Under God, and because of the promises of God, we need to manifest a confident and positive determination in our mission and ministry, ready to go where the Lord is leading us on our journey as Traditional Anglican Christians.

The demands and opportunities of these times call out for precisely such confidence. Let us encourage one another, build one another up, with confidence and hope, for it is certain too that negativity and defeatism risk making failure certain, and demotivating others around us.

When you listen and hear about the APA’s foreign missions in Ecuador, Haiti, India, and the Philippines, a sense of confidence and joy in the Christian faith is evident, manifest and palpable. In an age when we hear the clutter of anti-religious voices in our society, and the clamour of people opposing the religious way, we might think that believing is the odd thing to do or to be.  It is not – many billions of people in the world are believers like we are; pilgrims on a journey through the mystery of life with Jesus who is ‘the way’.

The future of the Continuing Anglican Church will be different in the coming decades; that is certain.  We will have to adapt in some ways to attract a new generation of believers that were never exposed to the Episcopal Church or any other Anglican manifestation. We will have to change.  Deep down we all know that.  Reason tells us that. However, this does not mean a discard of Tradition, prayer books, missals or hymns. Tradition is the story of faithfulness. The scriptures are themselves the stories of journeys that are made with God, changed by God, and transformed by God. Our liturgy and polity has been tested by this journey. We stand on bedrock, not shifting sand.

Our Anglican inheritance is rich and diverse. It is vitally important that we see the Anglican Church is not merely a “product” of the Reformation; but rather as a Catholic Church that passed through the Reformation and was influenced by it.

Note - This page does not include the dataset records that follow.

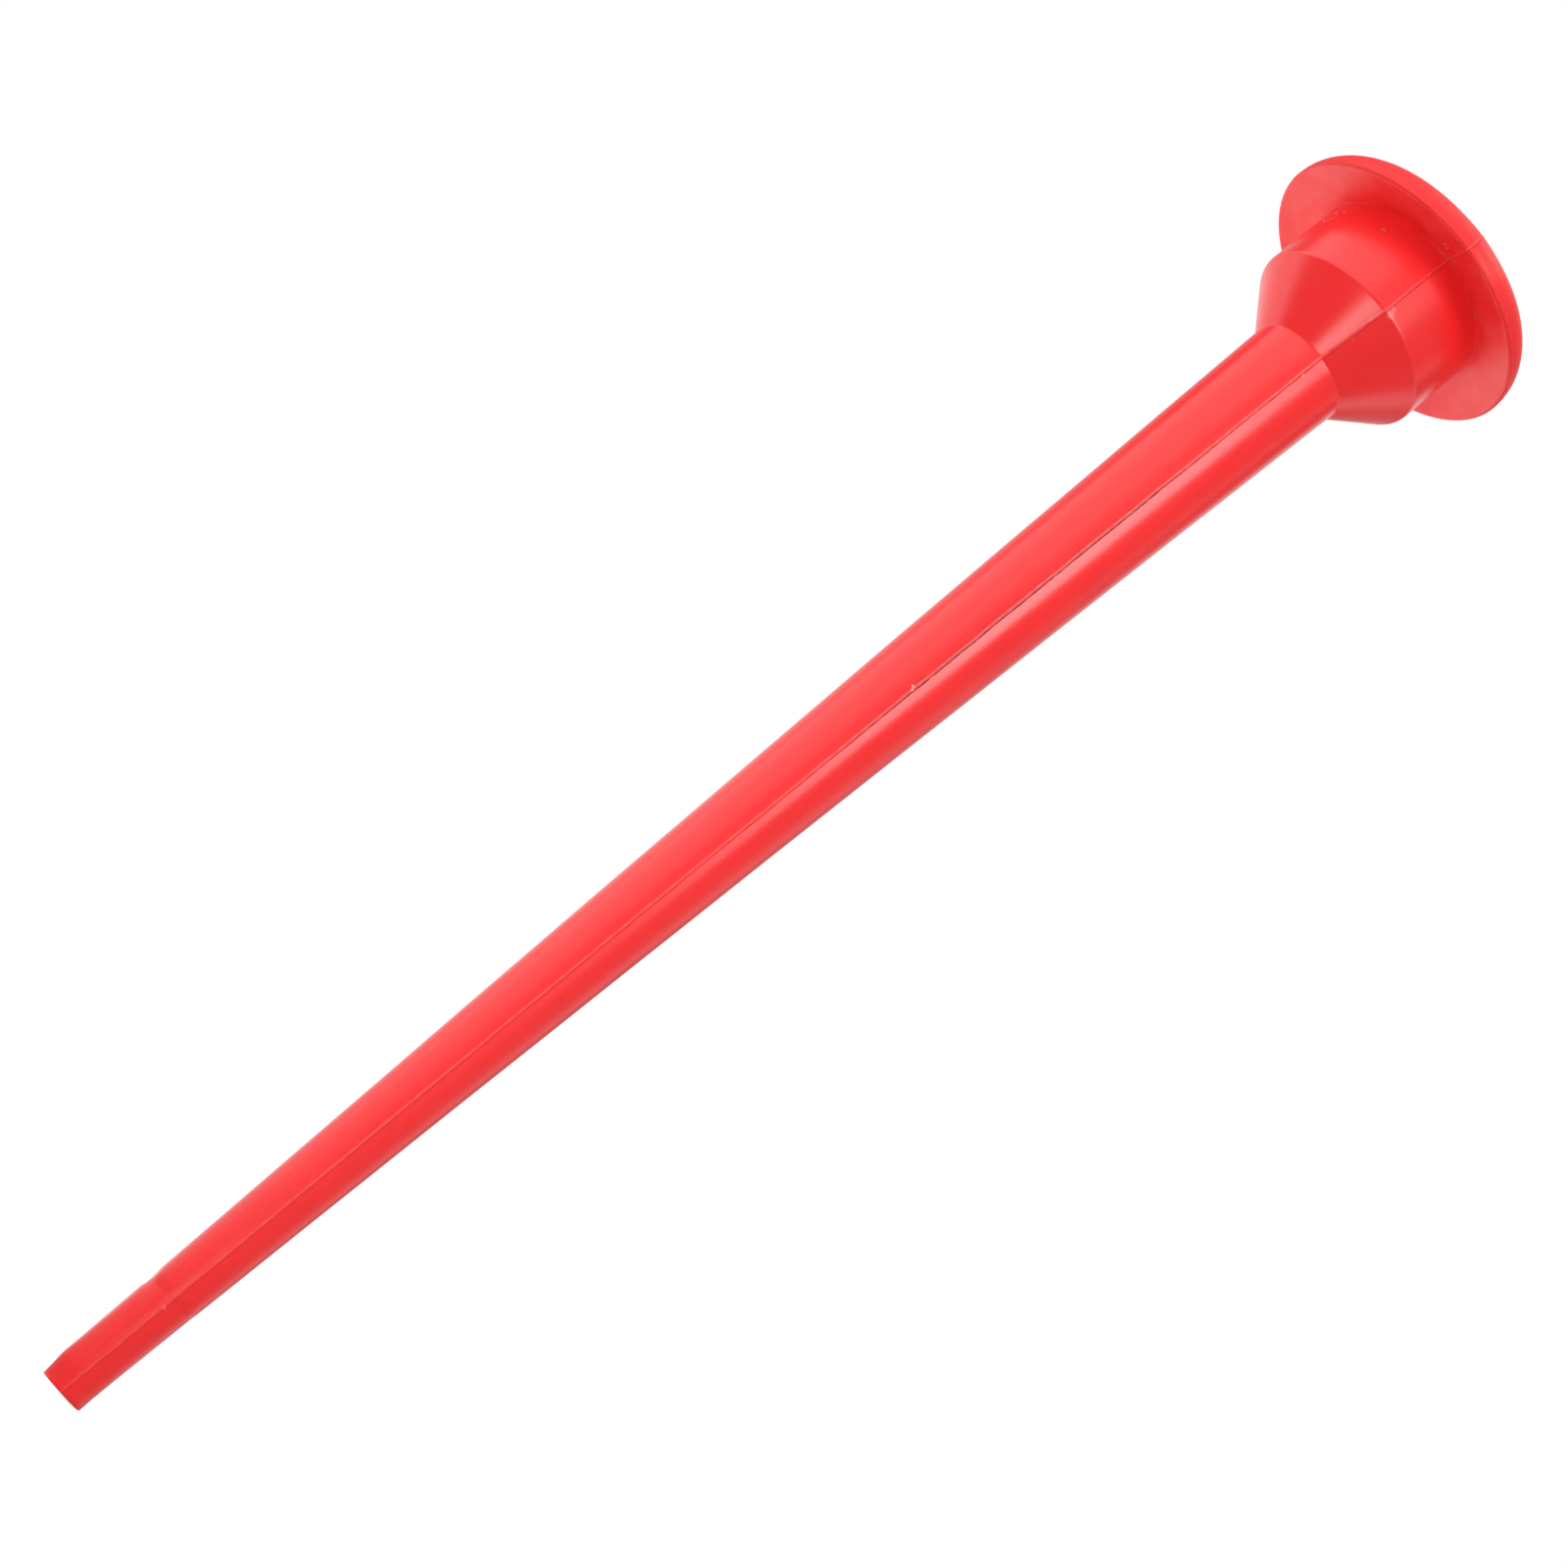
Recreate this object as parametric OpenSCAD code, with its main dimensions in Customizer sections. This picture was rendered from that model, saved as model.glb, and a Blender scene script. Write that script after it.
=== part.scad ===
// Long-neck filling funnel: a wide shallow mouth, a short round bowl, a shoulder,
// a long tapered stem and a straight spout tip.
// The real object is one thin-walled moulding. It is drawn here as six ring-shaped
// sections, cut at its own form lines, that meet face to face.
// Units are millimetres. +Z runs along the axis from the spout to the mouth, and the
// origin is the centre of the spout's open end.

/* [Overall] */
// Height from the spout's end to the top of the rim
funnel_h = 458; // [300:1:700]
// Largest diameter, measured over the rim
rim_d = 83.9; // [76:0.1:140]
// Thickness of the moulded wall
wall = 1.5; // [1.0:0.1:2.0]

/* [Spout tip] */
// Outer diameter of the straight spout, which enters a filler neck
spout_d = 13; // [11:0.1:16]
// Length of the spout tip
spout_len = 32; // [20:1:60]
// Length of the lead-in at the spout's end
nose_len = 6; // [2:0.5:12]
// How much smaller the spout's end is on each side
nose_draft = 0.5; // [0.1:0.1:0.8]

/* [Stem] */
// How far the stem steps out from the spout on each side
step_out = 0.35; // [0.1:0.05:1.5]
// Length of that step
step_len = 2; // [1:0.5:6]
// Outer diameter where the stem meets the shoulder
stem_top_d = 30.5; // [20:0.5:44]

/* [Shoulder] */
// Height of the sloping shoulder above the stem
shoulder_h = 16; // [8:0.5:40]

/* [Bowl] */
// Outer diameter of the bowl
bowl_d = 56.4; // [50:0.1:62]
// Height of the bowl's straight wall
bowl_h = 24; // [10:0.5:60]

/* [Brim] */
// How far the brim's outer edge hangs below its inner corner
brim_droop = 2.6; // [0.5:0.1:5]

/* [Rim] */
// Radius of the rim's rounded outer face, seen in section
rim_round_r = 9.35; // [7:0.05:13]
// Degrees of that round below the rim's widest point, down to the brim's edge
rim_low_a = 10; // [4:1:20]
// Degrees of that round above the widest point, up to the flat top
rim_high_a = 48; // [30:1:52]

/* [Hidden] */
$fn = 96;

// Number of straight steps in each arc of the rim's section
rim_steps = 12;

// Radii of the outside
spout_r = spout_d / 2;
spout_bore_r = spout_r - wall;
stem_top_r = stem_top_d / 2;
bowl_r = bowl_d / 2;
rim_r = rim_d / 2;

// Heights of the form lines, worked down from the rim's flat top
rim_top_h = rim_round_r * sin(rim_high_a);
rim_widest_z = funnel_h - rim_top_h;
brim_edge_z = rim_widest_z - rim_round_r * sin(rim_low_a);
brim_root_z = brim_edge_z + brim_droop;
bowl_floor_z = brim_root_z - bowl_h;
stem_top_z = bowl_floor_z - shoulder_h;
step_top_z = spout_len + step_len;

// The rim's arcs share one centre, so its wall keeps one thickness
rim_centre_r = rim_r - rim_round_r;
rim_inner_r = rim_round_r - wall;
function arc_point(r, a) = [rim_centre_r + r * cos(a), rim_widest_z + r * sin(a)];
function arc(r, a0, a1) = [for (i = [0:rim_steps]) arc_point(r, a0 + (a1 - a0) * i / rim_steps)];

// Corners of the outside, from the spout up to the brim's outer edge
outer = [
    [spout_r, spout_len],
    [spout_r + step_out, step_top_z],
    [stem_top_r, stem_top_z],
    [bowl_r, bowl_floor_z],
    [bowl_r, brim_root_z],
    arc_point(rim_round_r, -rim_low_a)
];

// A corner moved inwards by the wall, square to both of the faces that meet there
function unit(v) = v / norm(v);
function inward(a, b) = let (d = unit(b - a)) [-d.y, d.x];
function mitre(a, b, c) = let (m = inward(a, b), n = inward(b, c)) b + wall * (m + n) / (1 + m * n);

// The brim's inner face runs on until it meets the rim's inner arc
brim_in_dir = unit(outer[5] - outer[4]);
brim_in_start = mitre(outer[3], outer[4], outer[5]);
brim_to_centre = [rim_centre_r, rim_widest_z] - brim_in_start;
brim_in_mid = brim_to_centre * brim_in_dir;
brim_in_gap = norm(brim_to_centre - brim_in_mid * brim_in_dir);
brim_in_run = brim_in_mid + sqrt(rim_inner_r * rim_inner_r - brim_in_gap * brim_in_gap);
brim_in_end = brim_in_start + brim_in_run * brim_in_dir;
rim_in_edge_a = asin((brim_in_end.y - rim_widest_z) / rim_inner_r);

inner = [
    [spout_bore_r, spout_len],
    [spout_r + step_out - wall, step_top_z],
    mitre(outer[1], outer[2], outer[3]),
    mitre(outer[2], outer[3], outer[4]),
    brim_in_start,
    brim_in_end
];

// Wall between two neighbouring corners of the outline, turned about the axis
module section(i) {
    rotate_extrude()
        polygon([outer[i], outer[i + 1], inner[i + 1], inner[i]]);
}

// Straight outlet with a slight lead-in at its open end
module spout_tip() {
    color([0.90, 0.13, 0.12])
        difference() {
            union() {
                cylinder(h = nose_len, r1 = spout_r - nose_draft, r2 = spout_r);
                translate([0, 0, nose_len])
                    cylinder(h = spout_len - nose_len, r = spout_r);
            }
            translate([0, 0, -1])
                cylinder(h = spout_len + 2, r = spout_bore_r);
        }
}

// Long tapered neck, with the small step where the spout tip begins
module stem() {
    color([0.90, 0.13, 0.12])
        union() {
            section(0);
            section(1);
        }
}

// Sloping floor of the bowl
module shoulder() {
    color([0.86, 0.12, 0.11])
        section(2);
}

// Upright round wall above the shoulder
module bowl() {
    color([0.90, 0.13, 0.12])
        section(3);
}

// Flat flange that carries the mouth out beyond the bowl
module brim() {
    color([0.86, 0.12, 0.11])
        section(4);
}

// Rounded outer edge that curls in to a flat top around the mouth
module rim() {
    color([0.90, 0.13, 0.12])
        rotate_extrude()
            polygon(concat(
                arc(rim_round_r, -rim_low_a, rim_high_a),
                arc(rim_inner_r, asin(rim_top_h / rim_inner_r), rim_in_edge_a)
            ));
}

spout_tip();
stem();
shoulder();
bowl();
brim();
rim();
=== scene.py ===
"""Looks of the long-neck funnel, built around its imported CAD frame."""
import math

import bpy
import numpy as np
from mathutils import Matrix, Vector

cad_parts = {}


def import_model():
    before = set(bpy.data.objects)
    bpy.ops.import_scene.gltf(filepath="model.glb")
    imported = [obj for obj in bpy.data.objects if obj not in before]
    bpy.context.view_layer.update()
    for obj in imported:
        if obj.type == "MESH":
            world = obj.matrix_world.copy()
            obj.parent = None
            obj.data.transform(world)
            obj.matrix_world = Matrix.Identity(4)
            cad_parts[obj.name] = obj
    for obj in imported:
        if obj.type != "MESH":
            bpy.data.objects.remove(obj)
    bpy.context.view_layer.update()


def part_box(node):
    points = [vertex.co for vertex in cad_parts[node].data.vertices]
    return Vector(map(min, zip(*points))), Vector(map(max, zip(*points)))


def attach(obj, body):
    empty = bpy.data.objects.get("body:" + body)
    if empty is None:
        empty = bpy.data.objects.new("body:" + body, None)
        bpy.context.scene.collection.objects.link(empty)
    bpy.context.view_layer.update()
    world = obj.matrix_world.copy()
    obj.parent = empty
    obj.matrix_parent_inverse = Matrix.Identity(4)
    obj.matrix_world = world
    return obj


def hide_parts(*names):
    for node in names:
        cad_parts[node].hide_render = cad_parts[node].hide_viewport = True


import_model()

MM = 0.001  # the script works in millimetres, Blender in metres

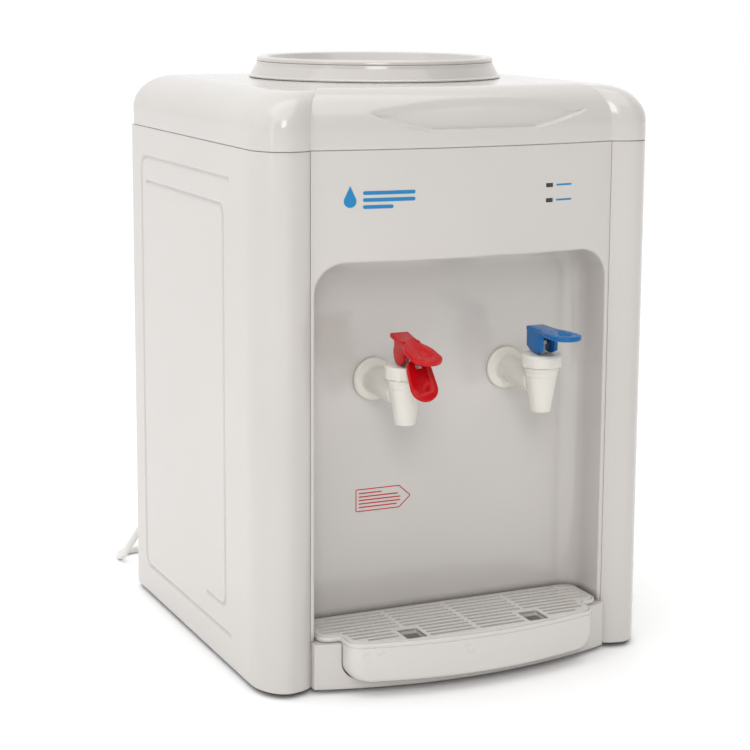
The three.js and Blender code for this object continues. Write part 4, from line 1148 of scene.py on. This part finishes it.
def ellipsoid(cx, cy, cz, rx, ry, rz):
    rows = []
    for i in range(1, 24):
        a = math.pi * i / 24
        rows.append([(cx + rx * math.sin(a) * math.cos(b), cy + ry * math.sin(a) * math.sin(b),
                      cz + rz * math.cos(a)) for b in np.linspace(0, 2 * math.pi, 48)[:-1]])
    return grid(rows, around=True)


def thumb_rest(x):
    """A shallow oval, to be pressed into the lever's top over its tip."""
    return ellipsoid(x, LEVER_TIP + 12, LEVER_TOP + 8.6, 9.2, 11.5, 10)


def make_cold_lever():
    x = TAP_X
    lever = raw("cold_lever_skin", slab(lever_outline(x), LEVER_TOP - 3.4, LEVER_TOP, 0.9))
    side = soften([(-48, 234.6), (-41, 231.6), (-33, 232.6), (-27, 236), (-27, 248),
                   (-48, 248)], 1.6, 4)
    cheeks = [turn_x(slab(side, x + a, x + b, 0.4)) for a, b in ((-7, -4.3), (4.3, 7))]
    back = turn_y(slab(soften([(x - 6, 236), (x + 6, 236), (x + 6, 248), (x - 6, 248)], 0.8, 3),
                       -29.2, -27.2, 0.3))
    carve(lever, *cheeks, back, operation="UNION")
    carve(lever, thumb_rest(x))
    piece(lever, "cold_lever", "blue_plastic", ["cold_lever"], bevel=0.35, sharp=50)


def tilt_shape(shape, degrees, y0=0, z0=0, dz=0.0):
    """A shape turned about a line along X, then moved up by dz."""
    a = math.radians(degrees)
    verts, faces = shape
    out = []
    for x, y, z in verts:
        v, w = y - y0, z - z0
        out.append((x, y0 + v * math.cos(a) - w * math.sin(a),
                    z0 + v * math.sin(a) + w * math.cos(a) + dz))
    return out, faces


def make_hot_lever():
    x = -TAP_X
    tilt = (12, -30, LEVER_TOP, 1.6)
    plate = slab(lever_outline(x), LEVER_TOP - 3.4, LEVER_TOP, 0.9)
    lever = raw("hot_lever_skin", tilt_shape(plate, *tilt))
    disc = arc(-40, 240, 8.4, 150, 390, 36) + [(-33, 250), (-46, 249)]
    cheeks = [turn_x(slab(disc, x + a, x + b, 0.5)) for a, b in ((-7, -4.3), (4.3, 7))]
    carve(lever, *cheeks, operation="UNION")
    carve(lever, tilt_shape(thumb_rest(x), *tilt))
    piece(lever, "hot_lever", "red_plastic", ["hot_lever"], bevel=0.35, sharp=50)


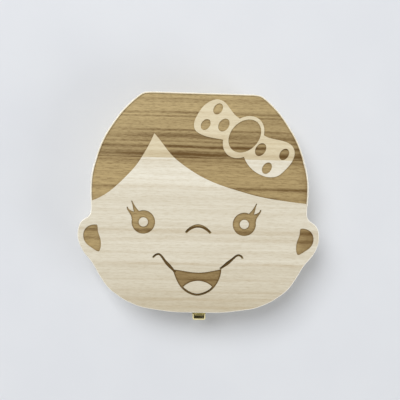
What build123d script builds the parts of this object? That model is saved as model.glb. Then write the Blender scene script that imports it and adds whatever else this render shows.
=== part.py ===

If the good Lord spares me, I will have decades before I retire as your Ordinary. Naturally this gives me pause for thought as the issues before us are challenging. There is much to be done, and I look forward to working with you to do it.

As we come here today to this Diocesan Synod we commit ourselves afresh to be faithful, energetic and creative disciples of our Lord Jesus Christ.

May God the Holy Spirit guide and bless us as we begin our work in this Synod today.